Find each line with the string "model" and report it.
┌─ Items
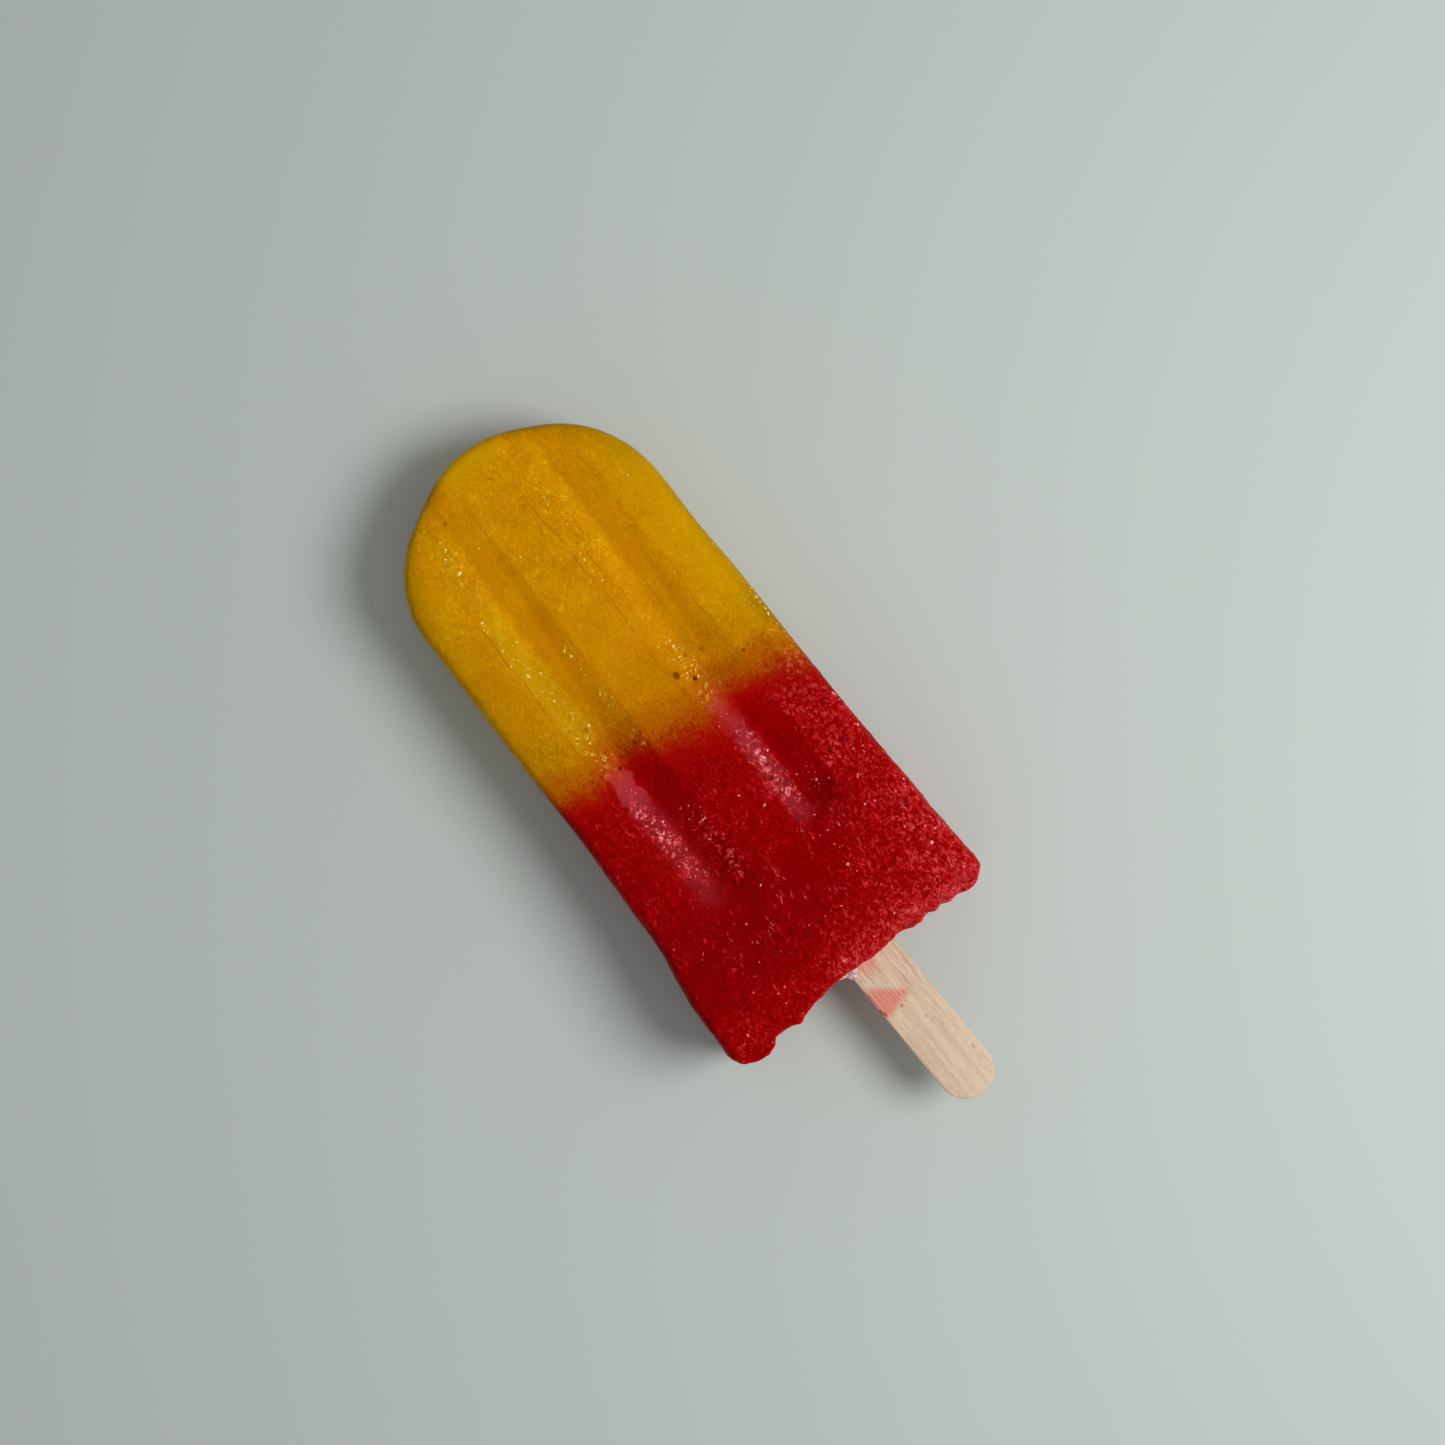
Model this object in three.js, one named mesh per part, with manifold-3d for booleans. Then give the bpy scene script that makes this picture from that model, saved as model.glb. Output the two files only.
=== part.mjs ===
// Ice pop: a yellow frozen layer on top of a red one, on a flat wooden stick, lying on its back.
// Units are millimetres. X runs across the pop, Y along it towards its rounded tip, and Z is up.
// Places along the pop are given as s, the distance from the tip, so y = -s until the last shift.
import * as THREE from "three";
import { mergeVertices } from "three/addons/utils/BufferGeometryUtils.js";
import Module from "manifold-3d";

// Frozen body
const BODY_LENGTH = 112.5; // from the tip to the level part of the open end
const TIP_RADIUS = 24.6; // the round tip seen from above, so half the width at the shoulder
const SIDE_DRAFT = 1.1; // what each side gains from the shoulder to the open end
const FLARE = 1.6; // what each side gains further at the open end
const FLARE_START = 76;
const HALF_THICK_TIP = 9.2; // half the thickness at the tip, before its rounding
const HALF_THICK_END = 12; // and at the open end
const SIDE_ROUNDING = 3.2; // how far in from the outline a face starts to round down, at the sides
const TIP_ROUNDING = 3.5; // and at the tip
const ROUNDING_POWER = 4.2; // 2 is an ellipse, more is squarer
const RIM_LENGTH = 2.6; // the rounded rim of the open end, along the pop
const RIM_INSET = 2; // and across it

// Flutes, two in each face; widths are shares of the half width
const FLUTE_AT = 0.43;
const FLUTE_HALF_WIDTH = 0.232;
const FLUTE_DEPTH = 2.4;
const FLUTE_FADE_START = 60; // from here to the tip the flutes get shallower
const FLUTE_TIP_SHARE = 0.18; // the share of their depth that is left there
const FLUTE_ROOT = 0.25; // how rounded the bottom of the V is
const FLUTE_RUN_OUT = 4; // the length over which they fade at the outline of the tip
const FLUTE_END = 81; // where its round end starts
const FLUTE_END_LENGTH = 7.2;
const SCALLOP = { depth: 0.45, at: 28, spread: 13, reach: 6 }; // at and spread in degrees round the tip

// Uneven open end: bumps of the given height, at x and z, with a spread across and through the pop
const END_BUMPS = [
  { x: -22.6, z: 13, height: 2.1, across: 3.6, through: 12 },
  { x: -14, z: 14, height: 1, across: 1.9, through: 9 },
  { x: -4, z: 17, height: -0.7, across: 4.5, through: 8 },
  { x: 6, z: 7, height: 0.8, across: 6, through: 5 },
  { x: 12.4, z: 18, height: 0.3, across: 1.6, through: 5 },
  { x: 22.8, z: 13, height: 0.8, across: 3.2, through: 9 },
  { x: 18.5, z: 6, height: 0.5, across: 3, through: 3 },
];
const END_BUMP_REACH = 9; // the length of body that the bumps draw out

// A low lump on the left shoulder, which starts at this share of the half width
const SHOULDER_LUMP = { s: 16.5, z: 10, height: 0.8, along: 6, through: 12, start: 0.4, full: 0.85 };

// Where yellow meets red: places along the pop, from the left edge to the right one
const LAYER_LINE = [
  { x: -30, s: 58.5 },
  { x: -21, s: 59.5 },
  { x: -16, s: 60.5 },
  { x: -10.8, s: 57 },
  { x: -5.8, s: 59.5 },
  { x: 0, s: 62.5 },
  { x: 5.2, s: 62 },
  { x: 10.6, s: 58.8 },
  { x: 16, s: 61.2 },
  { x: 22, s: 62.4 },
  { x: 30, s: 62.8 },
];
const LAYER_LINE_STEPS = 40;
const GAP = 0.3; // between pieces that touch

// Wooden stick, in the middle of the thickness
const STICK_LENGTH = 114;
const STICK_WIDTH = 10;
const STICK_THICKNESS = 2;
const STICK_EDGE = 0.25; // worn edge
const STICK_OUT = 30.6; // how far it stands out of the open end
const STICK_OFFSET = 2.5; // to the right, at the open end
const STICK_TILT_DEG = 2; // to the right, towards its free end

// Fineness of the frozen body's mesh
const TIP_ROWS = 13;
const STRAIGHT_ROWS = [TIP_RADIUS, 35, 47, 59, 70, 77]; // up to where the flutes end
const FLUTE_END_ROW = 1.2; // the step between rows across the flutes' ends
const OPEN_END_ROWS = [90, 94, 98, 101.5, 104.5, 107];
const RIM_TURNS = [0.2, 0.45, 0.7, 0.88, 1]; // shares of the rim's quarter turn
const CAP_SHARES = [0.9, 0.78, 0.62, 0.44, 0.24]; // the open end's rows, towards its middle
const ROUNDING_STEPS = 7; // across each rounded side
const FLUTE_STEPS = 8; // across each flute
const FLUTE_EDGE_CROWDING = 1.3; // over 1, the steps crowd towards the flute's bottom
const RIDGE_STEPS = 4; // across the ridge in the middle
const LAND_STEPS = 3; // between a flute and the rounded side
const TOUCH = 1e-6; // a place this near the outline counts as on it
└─
┌─ Items
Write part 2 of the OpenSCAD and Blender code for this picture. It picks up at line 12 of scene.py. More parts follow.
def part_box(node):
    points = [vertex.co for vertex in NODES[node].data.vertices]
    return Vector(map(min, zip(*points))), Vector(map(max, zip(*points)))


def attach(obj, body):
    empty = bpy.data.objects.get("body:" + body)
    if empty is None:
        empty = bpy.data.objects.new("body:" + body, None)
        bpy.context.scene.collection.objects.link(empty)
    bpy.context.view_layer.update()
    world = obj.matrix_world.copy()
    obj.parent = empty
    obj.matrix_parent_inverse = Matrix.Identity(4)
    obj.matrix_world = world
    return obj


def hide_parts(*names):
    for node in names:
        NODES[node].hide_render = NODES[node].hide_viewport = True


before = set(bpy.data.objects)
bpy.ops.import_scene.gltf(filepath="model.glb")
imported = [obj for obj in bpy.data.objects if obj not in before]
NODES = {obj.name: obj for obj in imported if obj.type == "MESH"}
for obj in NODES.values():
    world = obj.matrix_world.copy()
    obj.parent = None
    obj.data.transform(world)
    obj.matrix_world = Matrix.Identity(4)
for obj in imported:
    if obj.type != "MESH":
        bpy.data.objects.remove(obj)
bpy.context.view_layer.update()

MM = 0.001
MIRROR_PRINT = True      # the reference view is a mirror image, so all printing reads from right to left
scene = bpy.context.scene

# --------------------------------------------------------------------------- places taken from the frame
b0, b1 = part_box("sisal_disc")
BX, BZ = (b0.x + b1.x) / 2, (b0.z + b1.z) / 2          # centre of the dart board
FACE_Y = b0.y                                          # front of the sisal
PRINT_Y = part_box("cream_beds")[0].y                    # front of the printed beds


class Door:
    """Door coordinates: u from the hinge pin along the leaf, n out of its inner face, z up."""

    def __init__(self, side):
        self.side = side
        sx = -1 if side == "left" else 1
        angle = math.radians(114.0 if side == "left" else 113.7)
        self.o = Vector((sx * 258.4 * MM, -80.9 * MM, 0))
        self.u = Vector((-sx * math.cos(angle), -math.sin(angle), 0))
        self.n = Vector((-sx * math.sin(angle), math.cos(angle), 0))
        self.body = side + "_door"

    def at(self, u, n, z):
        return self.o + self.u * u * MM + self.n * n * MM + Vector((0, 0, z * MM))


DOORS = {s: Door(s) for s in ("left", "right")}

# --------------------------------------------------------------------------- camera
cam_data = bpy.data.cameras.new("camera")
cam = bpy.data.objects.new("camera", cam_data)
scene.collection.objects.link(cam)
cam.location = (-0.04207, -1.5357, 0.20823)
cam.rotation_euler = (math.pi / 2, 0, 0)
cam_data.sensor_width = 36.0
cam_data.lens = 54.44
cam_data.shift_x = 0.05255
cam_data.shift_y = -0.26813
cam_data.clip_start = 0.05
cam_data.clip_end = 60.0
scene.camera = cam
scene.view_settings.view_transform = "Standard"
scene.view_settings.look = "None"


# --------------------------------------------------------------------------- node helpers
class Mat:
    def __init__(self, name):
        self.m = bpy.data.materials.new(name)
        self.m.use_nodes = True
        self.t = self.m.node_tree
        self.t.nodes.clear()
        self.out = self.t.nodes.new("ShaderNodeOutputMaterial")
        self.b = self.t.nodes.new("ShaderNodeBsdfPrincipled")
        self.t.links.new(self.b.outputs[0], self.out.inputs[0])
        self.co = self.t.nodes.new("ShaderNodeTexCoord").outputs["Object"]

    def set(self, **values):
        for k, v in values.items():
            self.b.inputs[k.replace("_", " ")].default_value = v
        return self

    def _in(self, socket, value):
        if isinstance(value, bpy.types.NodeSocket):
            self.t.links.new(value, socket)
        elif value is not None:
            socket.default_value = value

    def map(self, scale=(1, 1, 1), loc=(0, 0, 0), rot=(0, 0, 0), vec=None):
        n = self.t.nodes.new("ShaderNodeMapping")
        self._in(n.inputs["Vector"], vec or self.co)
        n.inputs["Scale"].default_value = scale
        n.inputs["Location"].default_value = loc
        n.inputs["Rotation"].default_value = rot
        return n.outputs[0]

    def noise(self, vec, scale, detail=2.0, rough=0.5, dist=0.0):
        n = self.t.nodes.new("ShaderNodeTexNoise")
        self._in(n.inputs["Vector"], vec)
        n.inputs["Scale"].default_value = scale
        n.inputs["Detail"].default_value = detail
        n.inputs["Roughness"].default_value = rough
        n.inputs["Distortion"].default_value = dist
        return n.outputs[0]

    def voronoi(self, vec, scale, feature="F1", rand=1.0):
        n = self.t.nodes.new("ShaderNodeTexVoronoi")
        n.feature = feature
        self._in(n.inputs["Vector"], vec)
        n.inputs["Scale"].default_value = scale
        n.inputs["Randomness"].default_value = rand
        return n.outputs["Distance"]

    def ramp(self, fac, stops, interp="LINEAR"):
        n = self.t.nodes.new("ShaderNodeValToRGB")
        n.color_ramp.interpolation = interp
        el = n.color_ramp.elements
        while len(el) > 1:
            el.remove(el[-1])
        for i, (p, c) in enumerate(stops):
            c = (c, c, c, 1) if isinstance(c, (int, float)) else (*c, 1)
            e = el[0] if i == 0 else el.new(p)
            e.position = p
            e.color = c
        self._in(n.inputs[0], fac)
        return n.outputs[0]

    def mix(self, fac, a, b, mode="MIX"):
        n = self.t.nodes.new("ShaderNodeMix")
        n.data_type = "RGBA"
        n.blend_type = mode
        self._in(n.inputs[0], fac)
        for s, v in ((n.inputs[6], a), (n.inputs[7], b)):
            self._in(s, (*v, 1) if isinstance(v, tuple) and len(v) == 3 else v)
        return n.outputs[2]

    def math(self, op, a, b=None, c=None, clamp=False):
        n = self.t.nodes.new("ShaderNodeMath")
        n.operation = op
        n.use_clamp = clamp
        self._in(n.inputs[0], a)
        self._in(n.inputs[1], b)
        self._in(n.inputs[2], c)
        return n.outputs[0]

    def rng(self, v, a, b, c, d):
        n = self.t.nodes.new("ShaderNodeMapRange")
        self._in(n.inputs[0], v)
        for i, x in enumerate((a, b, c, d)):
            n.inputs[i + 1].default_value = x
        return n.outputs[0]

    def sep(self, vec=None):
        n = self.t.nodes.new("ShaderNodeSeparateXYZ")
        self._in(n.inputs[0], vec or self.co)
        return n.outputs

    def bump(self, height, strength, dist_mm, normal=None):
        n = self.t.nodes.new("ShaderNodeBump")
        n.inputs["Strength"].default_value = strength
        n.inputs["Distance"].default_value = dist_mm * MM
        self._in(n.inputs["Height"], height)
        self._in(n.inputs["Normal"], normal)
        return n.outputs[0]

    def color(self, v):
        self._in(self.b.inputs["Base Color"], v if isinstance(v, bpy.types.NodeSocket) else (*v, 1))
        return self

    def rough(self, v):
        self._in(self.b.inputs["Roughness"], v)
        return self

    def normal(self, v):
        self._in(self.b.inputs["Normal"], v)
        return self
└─
┌─ Items
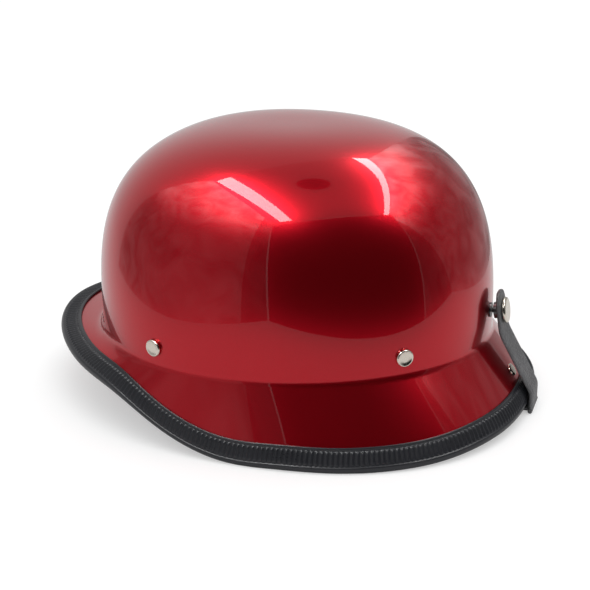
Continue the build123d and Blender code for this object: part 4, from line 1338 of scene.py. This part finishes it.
└─
• **Exercise result**
Model this object in three.js, one named mesh per part, with manifold-3d for booleans. Then give the bpy scene script that makes this picture from that model, saved as model.glb. Output the two files only.
bpy.ops.import_scene.gltf(filepath="model.glb")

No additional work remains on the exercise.